Annotò nel suo saggio Antimafia occasione mancata lo scrittore Michele Pantaleone: «È apparso chiaro che il commissario era stato eliminato per impedirgli di portare a Roma i segreti sui delitti politici commessi dalla mafia di Agrigento... Tandoy poteva mettere in piazza quanto sapeva rovinando carriere politiche, creando crisi nel partito di governo, mettendo in pericolo libertà e vita di altissimi amici degli amici e di pezzi grossi....».

L’inchiesta taroccata

Il libro di Buonadonna e Novelli ripercorre ogni fase dell'inchiesta taroccata fino a quando - è il 1963 - il nuovo procuratore generale di Agrigento Luigi Fici avoca a sé l’indagine, smonta le idiozie messe su carta dai suoi predecessori e punta l'attenzione su Cosa Nostra. Sulla cosca di Raffadali.
È un piccolo paese dell'entroterra agrigentino, il padrone è Vincenzo Di Carlo, che è contemporaneamente capomafia, giudice conciliatore e segretario della locale sezione della Democrazia Cristiana. È il mandante dell'omicidio del commissario. Così almeno crede il procuratore Fici.
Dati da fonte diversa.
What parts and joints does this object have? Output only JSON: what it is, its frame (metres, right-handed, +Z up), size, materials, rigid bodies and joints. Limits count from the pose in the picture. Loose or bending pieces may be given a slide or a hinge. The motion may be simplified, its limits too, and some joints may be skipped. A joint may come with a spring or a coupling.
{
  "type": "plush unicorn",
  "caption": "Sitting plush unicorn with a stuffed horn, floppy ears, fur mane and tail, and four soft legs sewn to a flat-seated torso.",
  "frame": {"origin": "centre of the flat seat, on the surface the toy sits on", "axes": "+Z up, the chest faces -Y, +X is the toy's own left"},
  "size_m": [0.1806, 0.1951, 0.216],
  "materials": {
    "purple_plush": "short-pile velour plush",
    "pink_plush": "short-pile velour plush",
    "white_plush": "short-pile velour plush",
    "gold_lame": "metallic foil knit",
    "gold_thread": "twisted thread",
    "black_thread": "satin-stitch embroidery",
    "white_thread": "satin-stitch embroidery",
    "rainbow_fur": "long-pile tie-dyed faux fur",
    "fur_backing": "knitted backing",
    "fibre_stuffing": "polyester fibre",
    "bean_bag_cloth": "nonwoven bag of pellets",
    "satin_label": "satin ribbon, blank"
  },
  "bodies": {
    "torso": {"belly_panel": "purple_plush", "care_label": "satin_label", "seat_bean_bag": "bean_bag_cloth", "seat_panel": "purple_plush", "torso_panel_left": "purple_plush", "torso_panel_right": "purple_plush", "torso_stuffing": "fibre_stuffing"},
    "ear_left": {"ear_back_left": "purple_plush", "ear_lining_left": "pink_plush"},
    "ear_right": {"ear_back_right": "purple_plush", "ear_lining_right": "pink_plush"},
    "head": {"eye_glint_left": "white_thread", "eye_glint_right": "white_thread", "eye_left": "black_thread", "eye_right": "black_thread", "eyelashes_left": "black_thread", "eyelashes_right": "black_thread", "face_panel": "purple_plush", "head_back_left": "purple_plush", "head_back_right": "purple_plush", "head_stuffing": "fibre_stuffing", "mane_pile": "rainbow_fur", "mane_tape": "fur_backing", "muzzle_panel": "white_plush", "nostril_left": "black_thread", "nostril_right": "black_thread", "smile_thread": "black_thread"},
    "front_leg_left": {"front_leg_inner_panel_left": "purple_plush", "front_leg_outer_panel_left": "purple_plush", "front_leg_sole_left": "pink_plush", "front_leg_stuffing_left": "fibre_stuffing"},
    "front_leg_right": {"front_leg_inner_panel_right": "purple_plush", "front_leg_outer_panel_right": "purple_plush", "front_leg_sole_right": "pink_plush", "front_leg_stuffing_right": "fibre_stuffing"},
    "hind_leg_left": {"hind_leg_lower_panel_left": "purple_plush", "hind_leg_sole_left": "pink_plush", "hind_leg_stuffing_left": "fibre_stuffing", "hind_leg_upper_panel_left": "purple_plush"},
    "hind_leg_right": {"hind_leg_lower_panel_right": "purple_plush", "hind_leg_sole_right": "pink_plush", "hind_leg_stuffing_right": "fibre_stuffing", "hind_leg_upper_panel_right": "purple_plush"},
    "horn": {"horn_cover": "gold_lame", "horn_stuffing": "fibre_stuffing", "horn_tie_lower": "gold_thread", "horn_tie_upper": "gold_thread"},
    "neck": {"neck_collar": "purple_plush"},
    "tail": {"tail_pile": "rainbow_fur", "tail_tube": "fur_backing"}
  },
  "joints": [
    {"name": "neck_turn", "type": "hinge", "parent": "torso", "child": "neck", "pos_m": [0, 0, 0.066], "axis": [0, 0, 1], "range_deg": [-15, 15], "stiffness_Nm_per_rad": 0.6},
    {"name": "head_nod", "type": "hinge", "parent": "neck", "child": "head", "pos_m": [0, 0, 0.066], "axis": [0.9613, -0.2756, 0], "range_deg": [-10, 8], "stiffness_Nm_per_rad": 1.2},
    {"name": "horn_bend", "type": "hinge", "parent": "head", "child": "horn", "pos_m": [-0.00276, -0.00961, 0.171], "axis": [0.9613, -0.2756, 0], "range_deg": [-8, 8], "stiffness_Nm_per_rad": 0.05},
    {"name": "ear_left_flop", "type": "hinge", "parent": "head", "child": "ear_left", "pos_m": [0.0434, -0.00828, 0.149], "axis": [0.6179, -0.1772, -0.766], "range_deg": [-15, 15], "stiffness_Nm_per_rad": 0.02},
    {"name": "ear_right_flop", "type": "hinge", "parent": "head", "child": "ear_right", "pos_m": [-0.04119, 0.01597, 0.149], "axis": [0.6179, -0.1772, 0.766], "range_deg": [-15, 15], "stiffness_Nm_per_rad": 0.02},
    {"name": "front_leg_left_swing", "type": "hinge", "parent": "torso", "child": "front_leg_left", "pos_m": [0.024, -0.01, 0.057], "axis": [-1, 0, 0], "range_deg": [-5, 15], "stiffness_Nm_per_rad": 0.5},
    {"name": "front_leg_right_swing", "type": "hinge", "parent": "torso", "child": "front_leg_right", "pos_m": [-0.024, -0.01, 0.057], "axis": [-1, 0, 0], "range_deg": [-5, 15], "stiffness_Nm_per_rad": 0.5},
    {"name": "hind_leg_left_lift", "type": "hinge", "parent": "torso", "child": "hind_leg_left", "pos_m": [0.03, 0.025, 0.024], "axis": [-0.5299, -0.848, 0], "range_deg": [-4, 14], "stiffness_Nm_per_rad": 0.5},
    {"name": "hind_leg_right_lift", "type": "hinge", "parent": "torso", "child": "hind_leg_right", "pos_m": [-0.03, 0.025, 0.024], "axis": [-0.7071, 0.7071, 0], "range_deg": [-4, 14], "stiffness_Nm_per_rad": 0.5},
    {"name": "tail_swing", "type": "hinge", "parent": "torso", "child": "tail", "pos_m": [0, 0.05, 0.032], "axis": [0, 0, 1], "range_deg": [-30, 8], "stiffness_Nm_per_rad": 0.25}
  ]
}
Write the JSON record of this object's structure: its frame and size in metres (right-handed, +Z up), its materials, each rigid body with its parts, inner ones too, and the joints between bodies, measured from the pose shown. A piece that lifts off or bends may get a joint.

Dopo la nuova istruttoria il procedimento, come usava in quegli anni, viene spostato alla corte di assise di Lecce per legittima suspicione, legittimo sospetto (una deroga al principio del giudice naturale dettata dalla necessità di garantire un regolare svolgimento del processo per evitare condizionamenti ambientali) che nel 1968 condanna Di Carlo e altri venti imputati, ergastolo al boss e pene per 175 anni ai suoi complici. La Cassazione conferma tutto nel 1975.

Il romanzo di Sciascia

I poliziotti che indagarono inizialmente sulla pista passionale saranno trasferiti in silenzio a Roma. Il procuratore Ferrotti che abboccò agli indizi forniti dai mafiosi continuerà, va da sé, a fare il magistrato in Sicilia. Pia Dammanti, madre di Ninni, il ragazzino colpito alla carotide dal proiettile pazzo la sera del 30 marzo 1960, cercherà inutilmente giustizia per suo figlio rivolgendosi anche al Presidente della Repubblica Giovanni Gronchi.
Della vita e della morte di Cataldo Tandoy non se ne curò più nessuno tranne Leonardo Sciascia che, nel 1966, si ispirò all'eccellente delitto di Agrigento per scrivere A ciascuno il suo, uno dei suoi romanzi più densi.
Lettere anonime, l'improbabile relazione amorosa di un farmacista con una donna in un paese siciliano, un'esecuzione scambiata per un incidente di caccia, un cugino e una cugina sentimentalmente legati, l'ingenuo professore Paolo Laurana che prova a capire, una tresca che nasconde le manovre di uno spregiudicato avvocato ben inserito negli affari di mafia. Il regista Elio Petri ci fa pure un film nel 1967, protagonisti uno straordinario Gian Maria Volontè e Irene Papas. Il commissario Cataldo Tandoy era morto già da sette anni.